Recorded information:
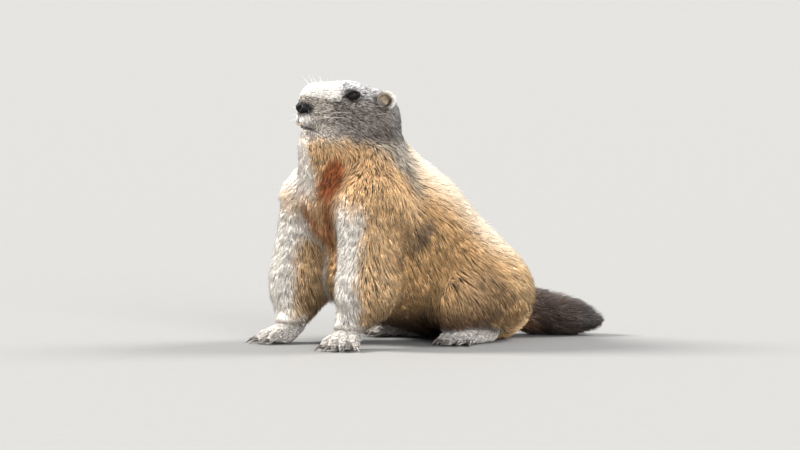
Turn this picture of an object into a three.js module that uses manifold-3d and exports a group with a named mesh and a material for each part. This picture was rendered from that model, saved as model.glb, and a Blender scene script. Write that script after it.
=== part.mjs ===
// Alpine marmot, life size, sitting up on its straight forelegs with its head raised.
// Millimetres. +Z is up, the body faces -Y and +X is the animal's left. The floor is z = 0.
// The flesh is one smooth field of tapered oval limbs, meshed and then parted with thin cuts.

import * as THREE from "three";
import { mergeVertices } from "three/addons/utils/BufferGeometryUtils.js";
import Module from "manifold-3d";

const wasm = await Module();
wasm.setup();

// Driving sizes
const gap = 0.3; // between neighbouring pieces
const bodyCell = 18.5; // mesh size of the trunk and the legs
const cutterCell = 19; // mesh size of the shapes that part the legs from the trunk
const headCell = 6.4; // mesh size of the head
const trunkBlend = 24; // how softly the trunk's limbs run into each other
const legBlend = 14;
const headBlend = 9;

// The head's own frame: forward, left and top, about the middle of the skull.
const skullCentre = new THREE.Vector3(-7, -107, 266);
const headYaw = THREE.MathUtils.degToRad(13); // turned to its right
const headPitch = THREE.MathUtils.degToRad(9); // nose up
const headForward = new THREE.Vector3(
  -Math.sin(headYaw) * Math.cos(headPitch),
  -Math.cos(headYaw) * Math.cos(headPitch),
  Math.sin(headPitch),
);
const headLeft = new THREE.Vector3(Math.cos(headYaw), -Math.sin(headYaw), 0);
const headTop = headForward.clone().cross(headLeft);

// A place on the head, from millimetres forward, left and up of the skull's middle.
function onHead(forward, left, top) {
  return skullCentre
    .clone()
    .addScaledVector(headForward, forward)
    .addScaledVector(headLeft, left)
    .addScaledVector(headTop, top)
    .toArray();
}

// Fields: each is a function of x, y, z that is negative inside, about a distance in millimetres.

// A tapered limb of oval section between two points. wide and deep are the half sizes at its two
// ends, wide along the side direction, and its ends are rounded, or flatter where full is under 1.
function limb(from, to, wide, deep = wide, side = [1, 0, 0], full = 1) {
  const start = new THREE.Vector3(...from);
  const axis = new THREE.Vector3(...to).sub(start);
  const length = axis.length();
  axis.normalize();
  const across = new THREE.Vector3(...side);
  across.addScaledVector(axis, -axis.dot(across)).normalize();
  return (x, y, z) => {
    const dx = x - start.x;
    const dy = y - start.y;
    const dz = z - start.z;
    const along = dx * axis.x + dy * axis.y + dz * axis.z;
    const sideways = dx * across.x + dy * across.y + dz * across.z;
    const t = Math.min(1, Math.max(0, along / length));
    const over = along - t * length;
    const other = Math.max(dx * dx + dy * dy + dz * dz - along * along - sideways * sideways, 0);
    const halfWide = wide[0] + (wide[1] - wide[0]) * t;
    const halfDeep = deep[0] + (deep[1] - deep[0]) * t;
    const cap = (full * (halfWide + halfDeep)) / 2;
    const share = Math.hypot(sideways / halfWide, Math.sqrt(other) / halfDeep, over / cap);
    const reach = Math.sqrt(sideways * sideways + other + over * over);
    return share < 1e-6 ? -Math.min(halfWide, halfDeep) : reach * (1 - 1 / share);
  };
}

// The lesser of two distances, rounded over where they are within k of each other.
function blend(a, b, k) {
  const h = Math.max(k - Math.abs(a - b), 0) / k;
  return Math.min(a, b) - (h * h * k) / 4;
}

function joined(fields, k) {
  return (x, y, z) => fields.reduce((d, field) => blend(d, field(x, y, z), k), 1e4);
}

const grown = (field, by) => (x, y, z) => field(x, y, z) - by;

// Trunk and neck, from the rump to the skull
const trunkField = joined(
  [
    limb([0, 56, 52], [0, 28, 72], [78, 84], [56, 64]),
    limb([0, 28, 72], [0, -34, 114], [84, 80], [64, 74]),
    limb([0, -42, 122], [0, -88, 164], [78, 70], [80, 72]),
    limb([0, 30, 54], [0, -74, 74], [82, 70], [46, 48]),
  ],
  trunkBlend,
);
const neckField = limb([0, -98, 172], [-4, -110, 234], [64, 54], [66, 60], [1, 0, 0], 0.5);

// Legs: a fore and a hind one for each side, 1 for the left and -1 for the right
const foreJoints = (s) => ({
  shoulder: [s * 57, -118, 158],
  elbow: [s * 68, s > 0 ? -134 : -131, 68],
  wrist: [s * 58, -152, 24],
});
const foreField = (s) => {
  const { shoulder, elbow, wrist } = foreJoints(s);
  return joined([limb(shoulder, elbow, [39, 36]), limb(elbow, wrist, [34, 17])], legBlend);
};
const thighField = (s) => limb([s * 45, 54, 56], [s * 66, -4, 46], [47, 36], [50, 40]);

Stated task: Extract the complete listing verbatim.

Exercise solution:
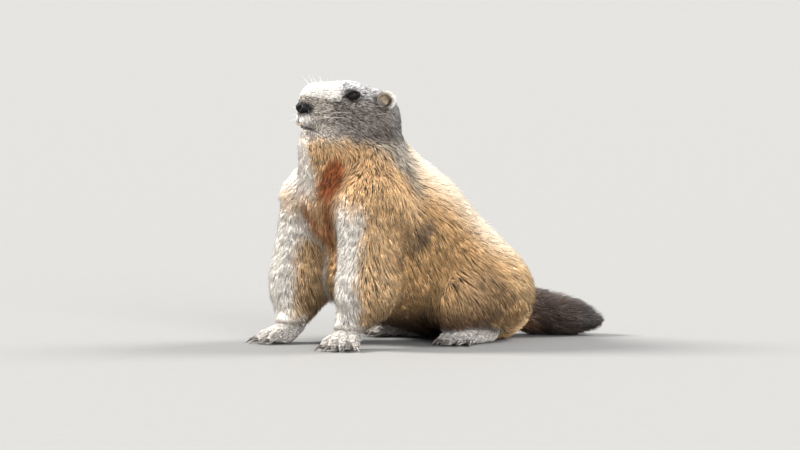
Turn this picture of an object into a three.js module that uses manifold-3d and exports a group with a named mesh and a material for each part. This picture was rendered from that model, saved as model.glb, and a Blender scene script. Write that script after it.
=== part.mjs ===
// Alpine marmot, life size, sitting up on its straight forelegs with its head raised.
// Millimetres. +Z is up, the body faces -Y and +X is the animal's left. The floor is z = 0.
// The flesh is one smooth field of tapered oval limbs, meshed and then parted with thin cuts.

import * as THREE from "three";
import { mergeVertices } from "three/addons/utils/BufferGeometryUtils.js";
import Module from "manifold-3d";

const wasm = await Module();
wasm.setup();

// Driving sizes
const gap = 0.3; // between neighbouring pieces
const bodyCell = 18.5; // mesh size of the trunk and the legs
const cutterCell = 19; // mesh size of the shapes that part the legs from the trunk
const headCell = 6.4; // mesh size of the head
const trunkBlend = 24; // how softly the trunk's limbs run into each other
const legBlend = 14;
const headBlend = 9;

// The head's own frame: forward, left and top, about the middle of the skull.
const skullCentre = new THREE.Vector3(-7, -107, 266);
const headYaw = THREE.MathUtils.degToRad(13); // turned to its right
const headPitch = THREE.MathUtils.degToRad(9); // nose up
const headForward = new THREE.Vector3(
  -Math.sin(headYaw) * Math.cos(headPitch),
  -Math.cos(headYaw) * Math.cos(headPitch),
  Math.sin(headPitch),
);
const headLeft = new THREE.Vector3(Math.cos(headYaw), -Math.sin(headYaw), 0);
const headTop = headForward.clone().cross(headLeft);

// A place on the head, from millimetres forward, left and up of the skull's middle.
function onHead(forward, left, top) {
  return skullCentre
    .clone()
    .addScaledVector(headForward, forward)
    .addScaledVector(headLeft, left)
    .addScaledVector(headTop, top)
    .toArray();
}

// Fields: each is a function of x, y, z that is negative inside, about a distance in millimetres.

// A tapered limb of oval section between two points. wide and deep are the half sizes at its two
// ends, wide along the side direction, and its ends are rounded, or flatter where full is under 1.
function limb(from, to, wide, deep = wide, side = [1, 0, 0], full = 1) {
  const start = new THREE.Vector3(...from);
  const axis = new THREE.Vector3(...to).sub(start);
  const length = axis.length();
  axis.normalize();
  const across = new THREE.Vector3(...side);
  across.addScaledVector(axis, -axis.dot(across)).normalize();
  return (x, y, z) => {
    const dx = x - start.x;
    const dy = y - start.y;
    const dz = z - start.z;
    const along = dx * axis.x + dy * axis.y + dz * axis.z;
    const sideways = dx * across.x + dy * across.y + dz * across.z;
    const t = Math.min(1, Math.max(0, along / length));
    const over = along - t * length;
    const other = Math.max(dx * dx + dy * dy + dz * dz - along * along - sideways * sideways, 0);
    const halfWide = wide[0] + (wide[1] - wide[0]) * t;
    const halfDeep = deep[0] + (deep[1] - deep[0]) * t;
    const cap = (full * (halfWide + halfDeep)) / 2;
    const share = Math.hypot(sideways / halfWide, Math.sqrt(other) / halfDeep, over / cap);
    const reach = Math.sqrt(sideways * sideways + other + over * over);
    return share < 1e-6 ? -Math.min(halfWide, halfDeep) : reach * (1 - 1 / share);
  };
}

// The lesser of two distances, rounded over where they are within k of each other.
function blend(a, b, k) {
  const h = Math.max(k - Math.abs(a - b), 0) / k;
  return Math.min(a, b) - (h * h * k) / 4;
}

function joined(fields, k) {
  return (x, y, z) => fields.reduce((d, field) => blend(d, field(x, y, z), k), 1e4);
}

const grown = (field, by) => (x, y, z) => field(x, y, z) - by;

// Trunk and neck, from the rump to the skull
const trunkField = joined(
  [
    limb([0, 56, 52], [0, 28, 72], [78, 84], [56, 64]),
    limb([0, 28, 72], [0, -34, 114], [84, 80], [64, 74]),
    limb([0, -42, 122], [0, -88, 164], [78, 70], [80, 72]),
    limb([0, 30, 54], [0, -74, 74], [82, 70], [46, 48]),
  ],
  trunkBlend,
);
const neckField = limb([0, -98, 172], [-4, -110, 234], [64, 54], [66, 60], [1, 0, 0], 0.5);

// Legs: a fore and a hind one for each side, 1 for the left and -1 for the right
const foreJoints = (s) => ({
  shoulder: [s * 57, -118, 158],
  elbow: [s * 68, s > 0 ? -134 : -131, 68],
  wrist: [s * 58, -152, 24],
});
const foreField = (s) => {
  const { shoulder, elbow, wrist } = foreJoints(s);
  return joined([limb(shoulder, elbow, [39, 36]), limb(elbow, wrist, [34, 17])], legBlend);
};
const thighField = (s) => limb([s * 45, 54, 56], [s * 66, -4, 46], [47, 36], [50, 40]);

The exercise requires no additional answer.